Eskalasi konflik Israel dan Palestina tentu menambah ketidakpastian ekonomi global. Apalagi, dunia belum benar-benar pulih dari konflik geopolitik antara Rusia dan Ukraina.
Pakar Ekonomi, Gunawan Benyamin mengatakan, Konflik antara Israel dan militan Palestina Hamas belum memberikan dampak signifikan terhadap perekonomian global.
Menurut Gunawan, yang dikhawatirkan saat ini adalah potensi kenaikan harga minyak mentah dunia.
"Konflik Israel dan Palestina belum akan pengaruhi kinerja ekonomi, yang dikhawatirkan itu potensi kenaikan harga minyak mentah," kata Gunawan kepada PARBOABOA, Rabu (11/10/2023).
Gunawan mengatakan, harga minyak mentah sendiri mengalami kenaikan dari kisaran $82 per barel sebelum konflik terjadi, menjadi sekitar $86 per barel sesaat setelah konflik pecah pada Sabtu (7/10/2023).
Harga minyak sejauh ini, kata dia, memang tidak lagi mengalami kenaikan yang signifikan, khususnya setelah Rusia membatasi ekspor solar dan bensin sebelumnya.
Namun, dengan eskalasi konflik yang belum juga melandai saat ini tentu berpotensi meluas ke negara teluk lainnya.

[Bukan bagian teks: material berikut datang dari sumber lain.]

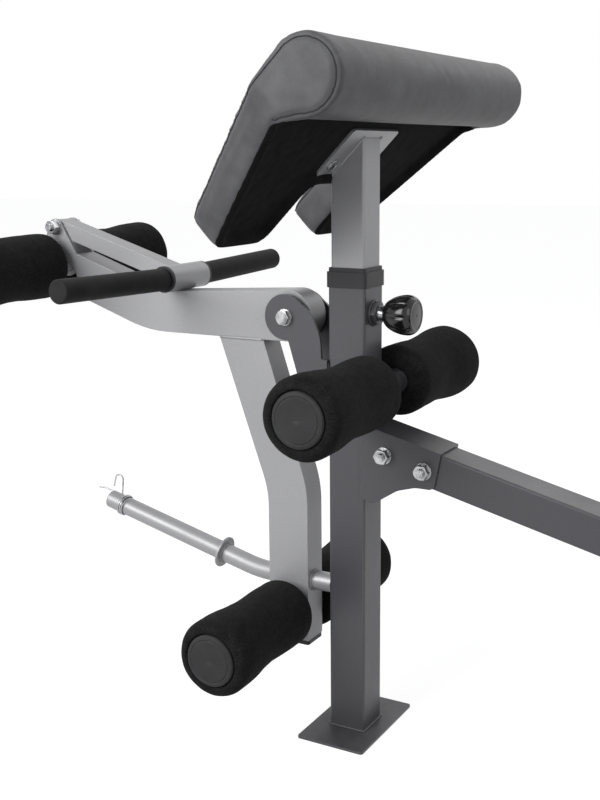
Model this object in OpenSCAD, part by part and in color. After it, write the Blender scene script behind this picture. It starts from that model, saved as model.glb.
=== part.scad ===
// Utility bench: a front upright carries a sliding preacher pad, a leg lever with a folding curl bar
// and foam rollers; a sloping rail carries a seat and an adjustable backrest.
// The origin is on the floor under the front upright, X runs to the rear of the bench and Z up.

/* [Front upright] */
// Side of the square frame tube
tube_w = 50; // [46:1:60]
// Wall of the square frame tube
tube_wall = 1.5; // [1.2:0.1:2.5]
// Height of the top of the front upright
upright_h = 600; // [590:5:640]
// Foot plate size along the bench
foot_x = 94; // [80:1:120]
// Foot plate size across the bench
foot_y = 150; // [120:5:200]
// Thickness of the foot plate
foot_t = 3; // [2:0.5:6]

/* [Rail] */
// Height of the rail section
rail_h = 45; // [40:1:50]
// Wall of the rail
rail_wall = 2; // [1.5:0.1:3]
// Fall of the rail towards the rear, in degrees
rail_fall = 13.9; // [11:0.1:15]
// Height of the rail's centre line where it meets the upright
rail_z = 389.7; // [370:0.1:400]
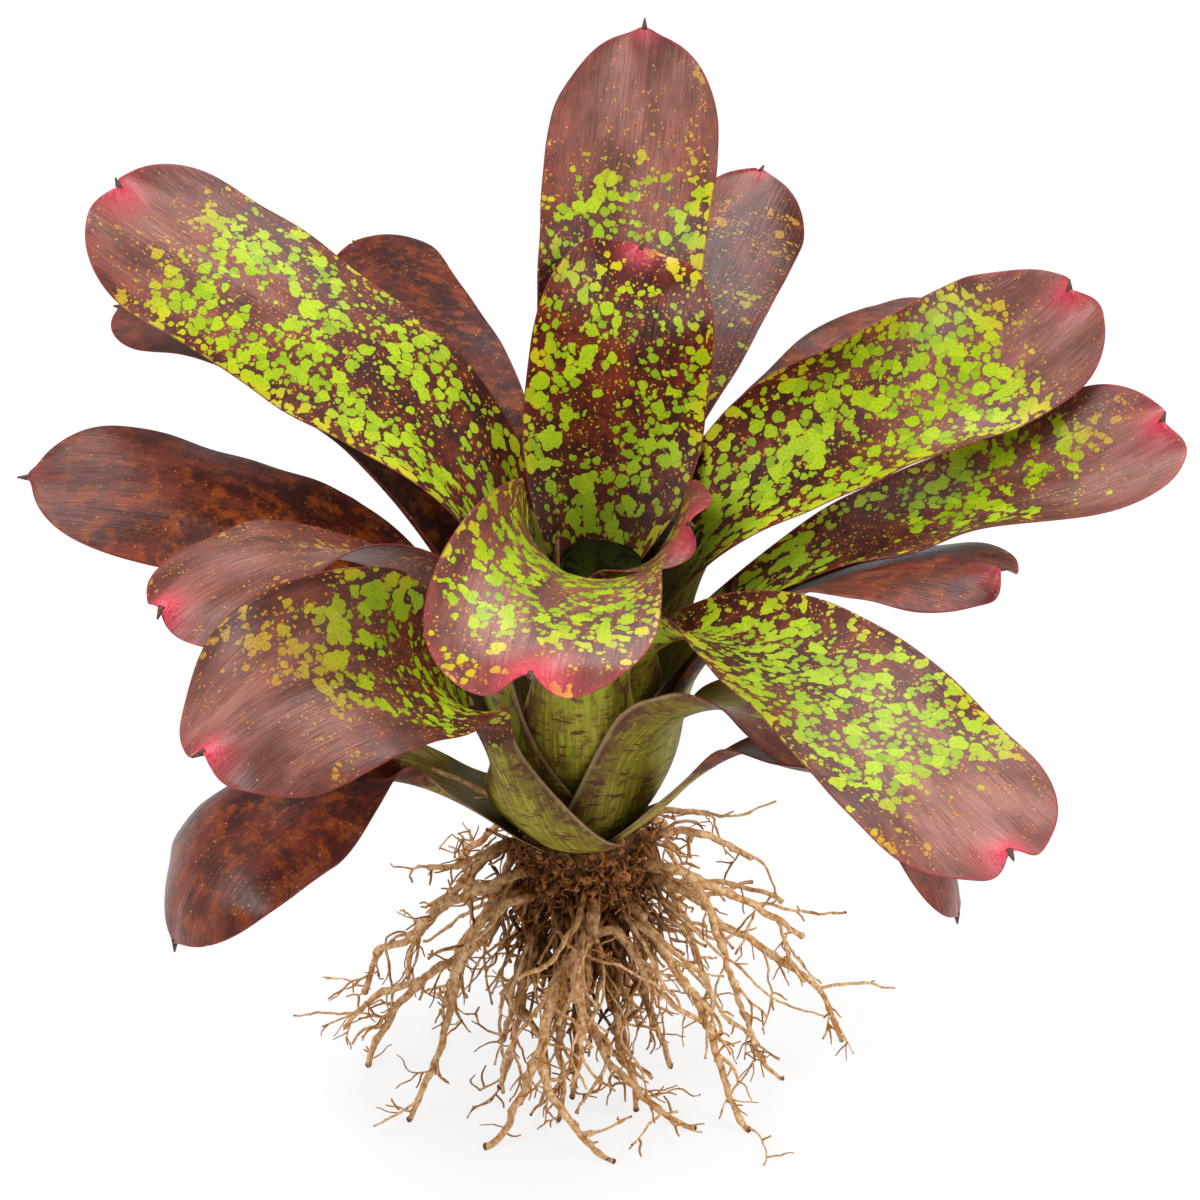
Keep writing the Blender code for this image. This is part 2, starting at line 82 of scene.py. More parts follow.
LEAVES = (
    Leaf("leaf_lower_left", 208, 21, (45, 42, 12, -80), 180, 39, 0.45, (5, 20), (105, -45, -45), (0.0, 0.0), "point"),
    Leaf("leaf_front_left", 239, -18, (45, 100, 20, -30), 230, 35, 0.30, (-45, -10), (100, 50, -50), (0.66, -0.35), "pinch"),
    Leaf("leaf_lower_right", 314, -4, (48, 58, 34, -80), 210, 23, 0.46, (-10, -40), (40, 5, -50), (0.0, 0.0), "point"),
    Leaf("leaf_front_under", 313, 13, (80, 70, 12, -20), 150, 28, 0.72, (-15, 0), (55, 35, -10), (0.4, 0.0), "point"),
    Leaf("leaf_right_low", 346, -15, (80, 66, 26, 0), 202, 31, 0.40, (-15, 0), (40, 5, -20), (0.0, 0.0), "pinch"),
    Leaf("leaf_left", 171, 6, (70, 64, 8, 0), 232, 36, 0.50, (-10, -10), (60, -25, -10), (0.0, 0.0), "point"),
    Leaf("leaf_left_low", 211, -6, (65, 100, 26, -35), 220, 30, 0.50, (20, -15), (45, 35, -45), (0.45, 0.0), "pinch"),
    Leaf("leaf_left_under", 151, 1, (70, 70, 32, -5), 250, 29, 0.40, (10, 0), (75, 30, -10), (0.0, 0.0), "point"),
    Leaf("leaf_back_right_under", 41, 3, (70, 62, 20, -30), 268, 29, 0.45, (-15, 0), (65, 15, -15), (0.0, 0.0), "point"),
    Leaf("leaf_cup_front", 269, -6, (60, 96, 16, -10), 284, 35, 0.55, (-25, 5), (80, 75, -10), (0.8, 0.0), "notch"),
    Leaf("leaf_back_left", 113, -1, (75, 48, -8, -5), 280, 26, 0.50, (25, -20), (60, 25, -35), (0.0, 0.0), "point"),
    Leaf("leaf_back_right", 73, -3, (75, 52, -2, 20), 270, 28, 0.50, (10, 5), (60, 20, -45), (0.42, 0.0), "point"),
    Leaf("leaf_right", 357, 10, (75, 46, -10, 35), 250, 30, 0.50, (0, 25), (50, 30, 30), (0.62, 0.25), "pinch"),
    Leaf("leaf_front_right", 303, 3, (84, 47, -28, -10), 282, 33, 0.42, (0, 5), (98, 20, 0), (0.85, 0.0), "pinch"),
    Leaf("leaf_upper_left", 149, 10, (80, 88, -12, 35), 280, 36, 0.65, (-15, -20), (50, -20, -10), (0.8, 0.3), "pinch"),
    Leaf("leaf_upper_right", 12, 8, (80, 90, -48, 55), 260, 32, 0.65, (45, 20), (25, 65, 5), (0.96, 0.0), "pinch"),
    Leaf("leaf_back", 79, 2, (80, 74, 42, 50), 264, 31, 0.55, (10, 5), (55, 35, -45), (0.60, -0.25), "point"),
    Leaf("leaf_cup_right", 341, -16, (80, 78, 94, 25), 120, 27, 0.65, (0, 35), (75, 65, 35), (0.55, 0.0), "notch"),
    Leaf("leaf_cup_back", 67, 10, (80, 78, 92, 25), 188, 32, 0.65, (15, 15), (100, -5, 50), (0.72, 0.0), "pinch"),
    Leaf("leaf_heart", 170, 0, (88, 90, 90, 88), 86, 12, 0.80, (0, 0), (60, 40, 20), (0.0, 0.0), "point"),
)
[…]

"Hal ini tentu tetap harus diwaspadai karena banyak negara teluk yang merupakan negara dengan penghasil minyak dunia," ungkap Gunawan.

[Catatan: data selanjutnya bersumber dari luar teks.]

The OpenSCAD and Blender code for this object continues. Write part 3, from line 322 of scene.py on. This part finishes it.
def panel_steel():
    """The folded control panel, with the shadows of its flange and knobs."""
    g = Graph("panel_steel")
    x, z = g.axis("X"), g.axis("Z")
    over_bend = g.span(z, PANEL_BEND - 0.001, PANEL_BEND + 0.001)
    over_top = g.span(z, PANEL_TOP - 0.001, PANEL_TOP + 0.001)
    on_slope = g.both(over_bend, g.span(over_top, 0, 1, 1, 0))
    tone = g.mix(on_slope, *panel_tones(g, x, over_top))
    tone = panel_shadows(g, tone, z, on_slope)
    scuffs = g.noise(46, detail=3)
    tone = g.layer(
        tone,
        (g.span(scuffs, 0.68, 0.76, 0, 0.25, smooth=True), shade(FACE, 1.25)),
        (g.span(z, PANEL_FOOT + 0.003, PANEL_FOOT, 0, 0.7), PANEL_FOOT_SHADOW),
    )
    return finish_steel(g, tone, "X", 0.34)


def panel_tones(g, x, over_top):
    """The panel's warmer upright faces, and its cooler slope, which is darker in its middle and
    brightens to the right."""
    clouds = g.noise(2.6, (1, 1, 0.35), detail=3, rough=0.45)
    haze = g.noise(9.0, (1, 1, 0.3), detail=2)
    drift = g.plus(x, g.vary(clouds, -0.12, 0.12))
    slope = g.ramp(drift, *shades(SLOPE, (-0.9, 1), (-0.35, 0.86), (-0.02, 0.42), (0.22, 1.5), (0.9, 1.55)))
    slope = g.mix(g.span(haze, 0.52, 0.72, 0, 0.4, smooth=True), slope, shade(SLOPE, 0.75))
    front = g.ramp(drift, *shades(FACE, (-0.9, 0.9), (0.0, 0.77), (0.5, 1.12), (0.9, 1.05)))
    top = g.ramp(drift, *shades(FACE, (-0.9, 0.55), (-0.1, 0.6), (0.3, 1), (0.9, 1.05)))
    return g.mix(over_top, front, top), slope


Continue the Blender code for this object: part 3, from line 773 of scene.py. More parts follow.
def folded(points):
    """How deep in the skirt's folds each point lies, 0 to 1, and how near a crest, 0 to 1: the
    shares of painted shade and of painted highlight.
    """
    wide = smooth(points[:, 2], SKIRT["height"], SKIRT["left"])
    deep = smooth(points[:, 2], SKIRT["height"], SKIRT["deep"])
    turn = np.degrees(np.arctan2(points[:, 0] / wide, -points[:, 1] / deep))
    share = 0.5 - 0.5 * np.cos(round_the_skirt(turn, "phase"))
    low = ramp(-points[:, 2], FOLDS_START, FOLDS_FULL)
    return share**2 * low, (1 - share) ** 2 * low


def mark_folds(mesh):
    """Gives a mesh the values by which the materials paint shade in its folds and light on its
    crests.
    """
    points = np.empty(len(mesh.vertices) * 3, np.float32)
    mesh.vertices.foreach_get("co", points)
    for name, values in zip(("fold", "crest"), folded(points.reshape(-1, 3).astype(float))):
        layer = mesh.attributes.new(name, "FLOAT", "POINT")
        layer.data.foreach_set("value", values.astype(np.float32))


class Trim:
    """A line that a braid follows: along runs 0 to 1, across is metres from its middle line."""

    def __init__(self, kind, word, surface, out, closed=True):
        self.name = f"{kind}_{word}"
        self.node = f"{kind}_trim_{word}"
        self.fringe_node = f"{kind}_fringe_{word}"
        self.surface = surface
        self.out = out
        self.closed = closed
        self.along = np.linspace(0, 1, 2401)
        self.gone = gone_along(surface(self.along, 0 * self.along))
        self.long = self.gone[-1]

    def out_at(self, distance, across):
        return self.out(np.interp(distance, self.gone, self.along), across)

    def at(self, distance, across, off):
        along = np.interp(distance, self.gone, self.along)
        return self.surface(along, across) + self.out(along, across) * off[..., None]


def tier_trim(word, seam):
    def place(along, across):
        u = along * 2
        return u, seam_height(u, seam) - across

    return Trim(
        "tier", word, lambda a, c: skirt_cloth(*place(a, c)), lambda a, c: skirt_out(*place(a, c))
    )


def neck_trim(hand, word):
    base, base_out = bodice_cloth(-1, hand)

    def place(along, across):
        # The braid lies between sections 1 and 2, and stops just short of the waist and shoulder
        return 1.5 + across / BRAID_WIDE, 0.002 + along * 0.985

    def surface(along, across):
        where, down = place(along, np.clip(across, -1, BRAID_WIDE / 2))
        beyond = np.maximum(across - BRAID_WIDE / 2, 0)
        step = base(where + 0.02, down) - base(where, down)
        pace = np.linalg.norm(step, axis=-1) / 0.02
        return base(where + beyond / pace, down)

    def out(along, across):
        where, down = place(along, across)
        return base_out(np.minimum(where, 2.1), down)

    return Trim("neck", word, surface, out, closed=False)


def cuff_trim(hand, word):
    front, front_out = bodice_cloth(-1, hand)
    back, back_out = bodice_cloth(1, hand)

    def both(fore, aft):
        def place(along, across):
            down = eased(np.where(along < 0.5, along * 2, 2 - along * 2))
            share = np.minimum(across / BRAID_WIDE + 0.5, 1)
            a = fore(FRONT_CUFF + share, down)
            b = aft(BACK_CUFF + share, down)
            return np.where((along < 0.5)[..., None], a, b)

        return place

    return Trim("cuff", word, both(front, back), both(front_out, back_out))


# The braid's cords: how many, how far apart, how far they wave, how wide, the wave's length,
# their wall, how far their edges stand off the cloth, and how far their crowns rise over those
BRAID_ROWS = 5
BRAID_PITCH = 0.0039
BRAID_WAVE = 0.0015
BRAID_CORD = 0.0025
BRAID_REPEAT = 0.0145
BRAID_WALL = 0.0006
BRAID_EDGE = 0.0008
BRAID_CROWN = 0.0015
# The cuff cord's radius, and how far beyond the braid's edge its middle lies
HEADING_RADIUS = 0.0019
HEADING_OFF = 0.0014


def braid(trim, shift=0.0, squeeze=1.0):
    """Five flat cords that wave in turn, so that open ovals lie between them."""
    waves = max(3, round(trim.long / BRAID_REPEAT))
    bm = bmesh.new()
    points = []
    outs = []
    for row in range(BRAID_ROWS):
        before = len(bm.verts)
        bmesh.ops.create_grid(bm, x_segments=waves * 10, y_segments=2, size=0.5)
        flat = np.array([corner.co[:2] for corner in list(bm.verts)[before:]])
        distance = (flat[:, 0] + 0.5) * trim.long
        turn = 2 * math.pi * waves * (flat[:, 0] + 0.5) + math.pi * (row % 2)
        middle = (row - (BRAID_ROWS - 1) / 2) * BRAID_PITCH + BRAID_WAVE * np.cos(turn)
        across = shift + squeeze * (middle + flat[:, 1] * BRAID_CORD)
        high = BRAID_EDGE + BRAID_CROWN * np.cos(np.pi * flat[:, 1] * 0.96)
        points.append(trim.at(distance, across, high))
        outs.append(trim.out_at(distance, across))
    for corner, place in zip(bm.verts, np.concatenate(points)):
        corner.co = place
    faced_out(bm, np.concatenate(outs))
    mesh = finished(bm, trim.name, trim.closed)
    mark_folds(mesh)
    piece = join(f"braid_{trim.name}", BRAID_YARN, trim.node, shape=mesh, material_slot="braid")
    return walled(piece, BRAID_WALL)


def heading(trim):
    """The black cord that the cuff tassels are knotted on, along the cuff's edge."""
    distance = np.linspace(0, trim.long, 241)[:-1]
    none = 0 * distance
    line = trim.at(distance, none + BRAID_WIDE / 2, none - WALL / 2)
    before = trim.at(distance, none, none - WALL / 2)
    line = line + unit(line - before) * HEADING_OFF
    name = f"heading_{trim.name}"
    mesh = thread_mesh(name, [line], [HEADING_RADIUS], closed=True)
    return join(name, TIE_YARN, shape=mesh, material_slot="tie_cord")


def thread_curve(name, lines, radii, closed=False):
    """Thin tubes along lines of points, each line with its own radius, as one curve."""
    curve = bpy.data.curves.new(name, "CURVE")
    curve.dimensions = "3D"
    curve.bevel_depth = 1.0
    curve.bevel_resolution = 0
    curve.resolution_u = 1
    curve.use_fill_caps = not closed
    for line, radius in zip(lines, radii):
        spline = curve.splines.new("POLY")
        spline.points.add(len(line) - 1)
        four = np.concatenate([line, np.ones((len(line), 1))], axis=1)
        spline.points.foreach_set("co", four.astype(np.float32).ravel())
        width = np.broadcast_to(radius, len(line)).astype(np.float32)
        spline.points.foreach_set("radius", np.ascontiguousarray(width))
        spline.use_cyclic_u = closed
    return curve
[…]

Gunawan tak menampik bahwa perang sesungguhnya akan memperburuk harga minyak dunia. Ia mengambil contoh perang Yom Kippur, yang melibatkan Israel dan koalisi negara-negara Arab pada tahun 1973.
Perang yang juga dikenal dengan Perang Ramadan atau Perang Oktober itu, kata Gunawan, juga sempat mempengaruhi harga minyak dunia naik hingga empat kali lipat.
"Situasi saat ini tentu tidak sama dengan 50 tahun lalu. Akan tetapi, ketidakpastian yang diakibatkan perang tersebut kian bertambah," papar Gunawan.
Gunawan menerangkan, situasi ekonomi global belakangan ini juga tengah mengalami ketidakpastian, dimana tekanan kinerja ekonomi terus melambat seiring dengan kenaikan bunga acuan.
Di sisi lain, kata dia, perubahan iklim juga memicu terjadinya penurunan produksi pertanian, gangguan rantai pasok karena perang, hingga sikap proteksi yang dilakukan negara surplus bahan pangan.
"Nah situasi kian memburuk manakala perang di teluk terjadi, ancaman kenaikan harga minyak dunia mencuat," jelas Gunawan.
Efek Dalam Negeri
Menurut Gunawan, kenaikan harga minyak dunia berdampak pada kenaikan harga bahan bakar minyak (BBM) di tanah air, terlebih untuk BBM non subsidi.
Jika harga minyak konsisten naik dan bertahan untuk waktu yang lama, kata dia, maka akan mengganggu kemampuan Anggaran Pendapatan Belanja Negara (APBN) untuk subsidi.
"Jadi ancaman perang teluk saat ini ada di situ (minyak)," katanya.
Namun, meski berpengaruh terhadap kenaikan BBM, potensi kenaikan harga minyak mentah dunia justru bisa menjadi keuntungan tersendiri bagi harga minyak sawit.
Hal ini, kata Gunawan, lantaran harga minyak sawit atau CPO bisa naik mengikuti perkembangan harga komoditas lainnya.
"Harga komoditas CPO selama ini sering diuntungkan dengan adanya kenaikan harga minyak mentah ataupun harga komoditas subtitusi lainnya," kata Gunawan.
Sementara itu, Gunawan memastikan, perang Israel dan Militan Palestina Hamas tidak begitu berpengaruh terhadap ekonomi nasional.
"Kalau untuk perdagangan tidak akan terlalu berdampak, selama kita tidak berdagang banyak dengan negara-negara teluk," kata Gunawan.
Selain itu, situasi terkini di pasar keuangan tanah air, kata dia, juga tidak begitu terpengaruh dengan konflik yang terjadi.
Sebelumnya, Dana Moneter Internasional (IMF) mengatakan, belum ada konsekuensi ekonomi global sebagai efek konflik Israel dan Militan Hamas.
Namun, lembaga sentral keuangan tersebut terus memantau perang yang telah menimbulkan ribuan korban jiwa di antara kedua kubu tersebut.